Они расположились в большом конференц-зале с видом на залив Сан-Франциско. Два адвоката по торцам стола, свидетель и секретарь. Терри сидела рядом с Пэйджитом, наблюдала. Документ — тот, которым он собирался изобличить свидетеля, — был последним.
— Не спешите, время у нас есть, — спокойно сказал Пэйджит.
Время, снова вспомнила Терри. За окном на залив опускались сумерки, замерцали огни — в городе и по ту сторону серой полосы воды, в Марин-Каунти. Пять часов. В шесть закроется детский сад. Это за Бэй-Бриджем, мостом через залив. Там они и живут — Ричи нравится больше в Беркли, чем в городе. Рядом с Терри — записка, принесли еще в половине пятого. У Ричи обед с нем-то из «компаньонов», попутно договорятся о сделке — что-то, связанное с программными средствами. А Терри придется заехать за Еленой.
Пока забудь об этом, приказала она себе. Учись у него, наблюдай, что и как он делает.
Все-таки ее сравнение действительно удачное: терпение у Пэйджита кошачье, и глаза, неподвижные, голубые, — кошачьи глаза. А присущее ему изящество — это от самодисциплины и тренировки. Медно-красные волосы, острый нос, аккуратные черты лица — все почти как на знаменитой фотографии шестнадцатилетней давности.
Кристофер Пэйджит сделался известным в таком возрасте, что многие предрекали ему блестящую карьеру, — фотография Пэйджита попала на обложку журнала «Тайм», когда ему было всего лишь двадцать девять.
Готовясь к собеседованию — ей предстояла работа под его руководством, — она разыскала журнал в библиотеке. На той фотографии перед конгрессом выступает молодой юрист — воплощение идеализма и риска. Любопытство вело ее от статьи к статье, она заново знакомилась с фактами, о которых слышала, но по молодости лет не запомнила.
Это было дело Уильяма Ласко, близкого друга президента, оказывавшего последнему финансовую поддержку. Пэйджиту, следователю КЭП (Комиссии по экономическим преступлениям), была поручена проверка операций Ласко с ценными бумагами. Главный свидетель — служащий Ласко — погиб от «несчастного случая», которые называют «сбил — и ходу»: наехавший на него водитель с места происшествия скрылся.
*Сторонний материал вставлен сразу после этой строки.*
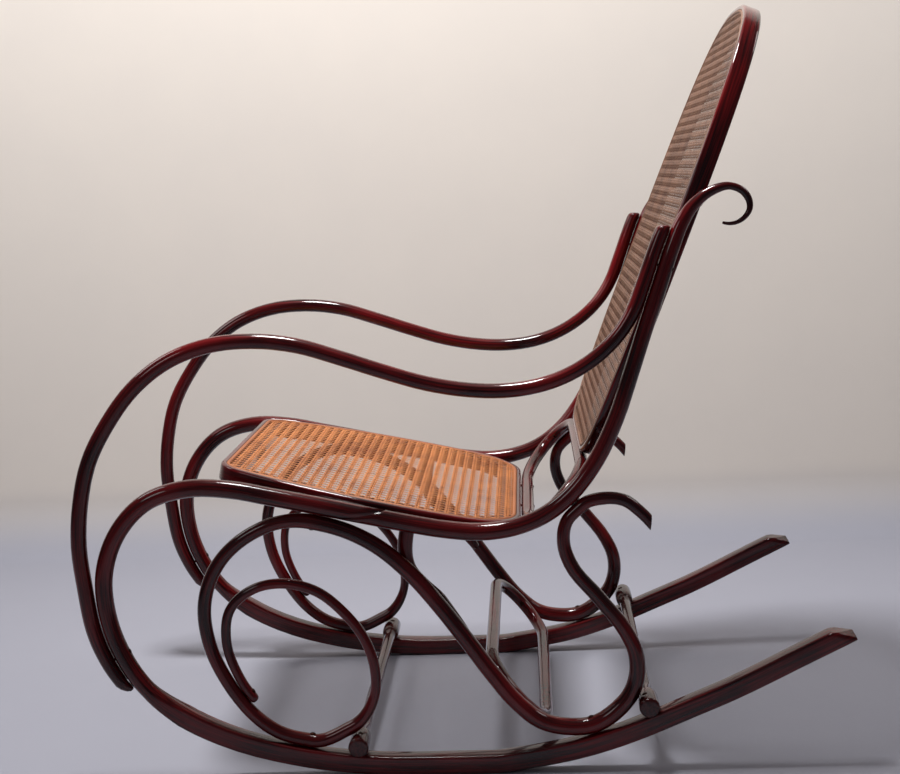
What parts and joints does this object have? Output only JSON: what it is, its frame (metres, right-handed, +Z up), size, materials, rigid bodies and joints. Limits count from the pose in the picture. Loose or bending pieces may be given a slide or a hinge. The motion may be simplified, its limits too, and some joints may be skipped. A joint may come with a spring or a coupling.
{
  "type": "rocking chair",
  "caption": "Bentwood rocking chair: looped side rods that run from the runners to the armrests, scrolls between runner and rail, a caned seat and a tall caned back.",
  "frame": {"origin": "on the floor under the middle of the chair's overall box", "axes": "+X to the sitter's left, +Y to the rear of the chair, +Z up"},
  "size_m": [0.576, 1.0618, 1.0366],
  "materials": {
    "lacquered_wood": "dark red-brown stain under gloss lacquer",
    "seat_cane": "honey-coloured woven cane, satin",
    "back_cane": "brown-grey woven cane, satin",
    "spline": "reed cord, satin",
    "brass_screw": "aged brass"
  },
  "bodies": {
    "root": {"seat_frame": "lacquered_wood", "back_frame": "lacquered_wood", "runner_left": "lacquered_wood", "runner_right": "lacquered_wood", "back_rod_left": "lacquered_wood", "back_rod_right": "lacquered_wood", "arm_left": "lacquered_wood", "arm_right": "lacquered_wood", "scroll_left": "lacquered_wood", "scroll_right": "lacquered_wood", "seat_brace_left": "lacquered_wood", "seat_brace_right": "lacquered_wood", "upper_hoop": "lacquered_wood", "lower_hoop": "lacquered_wood", "front_stretcher": "lacquered_wood", "rear_stretcher": "lacquered_wood", "seat_cane": "seat_cane", "back_cane": "back_cane", "seat_spline": "spline", "back_spline": "spline", "screw_arm_foot_left": "brass_screw", "screw_arm_foot_right": "brass_screw", "screw_arm_top_left": "brass_screw", "screw_arm_top_right": "brass_screw", "screw_scroll_front_left": "brass_screw", "screw_scroll_front_right": "brass_screw", "screw_scroll_rear_left": "brass_screw", "screw_scroll_rear_right": "brass_screw", "screw_scroll_rail_left": "brass_screw", "screw_scroll_rail_right": "brass_screw", "screw_scroll_post_left": "brass_screw", "screw_scroll_post_right": "brass_screw", "screw_scroll_tip_left": "brass_screw", "screw_scroll_tip_right": "brass_screw", "screw_brace_left": "brass_screw", "screw_brace_right": "brass_screw", "screw_seat_front_left": "brass_screw", "screw_seat_front_right": "brass_screw", "screw_seat_rear_left": "brass_screw", "screw_seat_rear_right": "brass_screw", "screw_back_low_left": "brass_screw", "screw_back_low_right": "brass_screw", "screw_back_high_left": "brass_screw", "screw_back_high_right": "brass_screw", "screw_upper_hoop_left": "brass_screw", "screw_upper_hoop_right": "brass_screw", "screw_lower_hoop_left": "brass_screw", "screw_lower_hoop_right": "brass_screw", "screw_hoop_seat_left": "brass_screw", "screw_hoop_seat_right": "brass_screw", "screw_hoop_back_left": "brass_screw", "screw_hoop_back_right": "brass_screw", "screw_front_stretcher_left": "brass_screw", "screw_front_stretcher_right": "brass_screw", "screw_rear_stretcher_left": "brass_screw", "screw_rear_stretcher_right": "brass_screw"}
  },
  "joints": []
}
Свидетель оставил записку; смысл ее был неясен и зародил в душе Пэйджита подозрение, что кто-то из КЭП сообщает преступникам о ходе расследования.
Спустя некоторое время ему удалось раскрыть коррупцию в самой КЭП, и нити, судя по всему, вели в Белый дом. Потом похитили второго свидетеля. Пэйджит продолжал упорно вести расследование, тогда попытались убить и его — он тогда уже начал постигать смысл махинаций Ласко.
Как оказалось, суть сделок была в перекачке полутора миллионов долларов в компанию самого президента. А человеком, выдававшим сведения о ходе следствия по делу Ласко, был председатель комиссии, в которой работал Пэйджит. Звали его Джек Вудс.
Терри обнаружила, что ясности — раскрыл ли Пэйджит полностью коррупцию в КЭП — никогда не было. Но благодаря ему история попала в «Вашингтон пост», и он же доложил о ней конгрессу. Был найден и вышел на передний план второй свидетель — молодая женщина-юрист, старший помощник Вудса. В результате Вудс и Ласко были приговорены к тюремному заключению, а на политической карьере президента был поставлен крест.
Автор газетной статьи желчно писал: Кристофер Пэйджит — первый из двадцатидевятилетних, кому удалось скомпрометировать президента, не прибегая к сексу. Автор был слегка уязвлен — на все просьбы дать интервью Пэйджит отвечал отказом.
Терри не помнила случая, когда бы он заговорил о деле Ласко.
Должно быть, в свое время ажиотаж вокруг всего этого был ужасный, каждый старался урвать кусочек. Терри узнала, что молодая женщина-свидетельница стала тележурналисткой. И, кажется, только Пэйджит не пожелал ничего от этого иметь. Заслужил лишь вечную ненависть сторонников президента. Она была даже сильнее, чем по отношению к женщине-свидетельнице, — ведь он посмел вмешаться в ход истории. Пэйджит покинул Вашингтон и навсегда поселился в Калифорнии.
Учредил собственную юридическую фирму, участвовать в политической жизни отказался, стал специализироваться на должностных преступлениях. В фирме к вашингтонскому периоду его жизни относились как к постыдной болезни — проявляя такт, обходили молчанием. За шесть месяцев она ничего не узнала о нем, кроме одного: это очень хороший и добросовестный специалист.
— Мы вас слушаем, мистер Джепфер, — любезно сказал Пэйджит.